Germany's economy is already close to recession and is running a budget deficit of nearly 3 percent -- the critical limit under the stability pact underpinning the euro.
Germany has long advocated the need to reform the EU's costly aid programs. EU sources say it will attempt to use enlargement as an argument to "renationalize" at least part of the subsidies. If successful, such a move would put a significant part of the aid costs on national governments, automatically limiting the burden on the communal budget.
Assuming that Germany will not pay significantly more for the enlargement, present aid recipients will have to give up some of their communal income. EU sources say it is "unreasonable" to expect France -- the main beneficiary of agricultural aid -- or Spain -- the biggest recipient of regional development funds -- to make the adjustment in just a few years' time.

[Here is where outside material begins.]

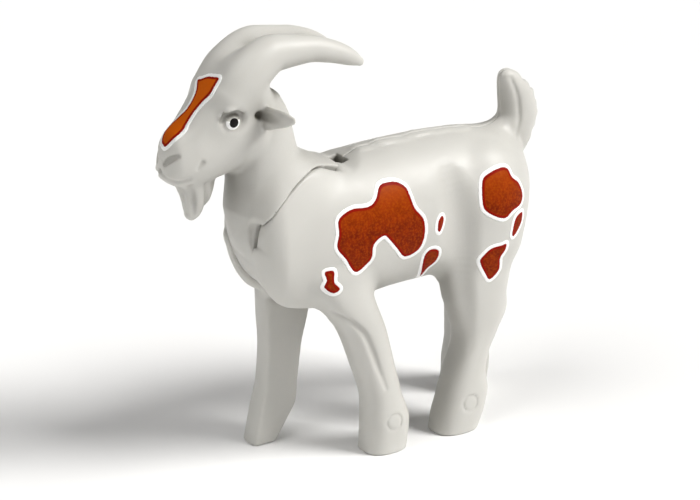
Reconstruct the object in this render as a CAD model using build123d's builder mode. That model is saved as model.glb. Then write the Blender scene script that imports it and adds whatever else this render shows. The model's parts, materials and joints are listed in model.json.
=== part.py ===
from build123d import *
import os
from bisect import bisect
from math import cos, radians, sin, sqrt

os.makedirs("parts", exist_ok=True)

# Toy billy goat moulded in hard plastic, in millimetres.
# It faces -Y, its left side is +X, and its four soles stand on Z = 0.

# ---- driving dimensions ----
WALL = 1.3                # shell thickness of the moulded body halves
LEG_INNER = 3.7           # flat inner face of every leg, from the centre plane
BELLY = 24.0              # height up to which the legs are cut flat
PIVOT = (-8.6, 33.6)      # (Y, Z) of the neck's pivot, which runs along X
SHOULDER_R = 9.6          # round shoulder that the neck's skirt slides over
SKIRT_GAP = 0.2           # clearance between skirt and shoulder
SECTOR = (59.0, 176.0)    # angles about the pivot that the body leaves free for the neck
SKIRT = (68.0, 156.5)     # angles about the pivot that the neck's skirt fills
HUB_R = 6.6               # round hub that the neck turns on, between the two halves
TONGUE_R = 10.6           # chest tongue below the neck, part of the same moulding
TONGUE_HALF = 3.1
TONGUE_INSET = 0.8        # depth of the tongue below the chest
TONGUE = (84.0, 258.0)    # angles that the web and the tongue fill
SLOT_HALF = 3.4           # slot in the halves that hub and tongue turn in
SLOT_GAP = 0.5
SLOT = (72.0, 280.0)
SLOT_OPEN = (150.0, 252.0)   # angles where the slot opens through the chest
TRUNNION_R = 2.0          # stub axles moulded on the tongue
TRUNNION_TIP = 5.4        # their ends, from the centre plane
TRUNNION_GAP = 0.05
BOSS_WALL = 1.3           # wall round a bearing or a pin socket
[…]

EU diplomats admit it will be very difficult for candidates to accept a 10-year freeze on full membership rights. But they indicate that, sooner or later, prospective members will face a simple choice: Take it or leave it.
Accession talks have shown before that little in the EU's negotiating positions is actually negotiable. Candidate governments vividly remember a similar choice from 2001, when the EU forced on them seven-year limitations on labor movement after enlargement. EU Enlargement Commissioner Guenter Verheugen then summed up the situation by saying the transition period would not be necessary if the candidates could postpone accession by seven years. This is the time, he said, it would take for the EU -- or mostly Germany, in this case -- to ready itself for the opening of its borders to eastern workers.
It is likely candidates will hear a similar message from Brussels at the end of January.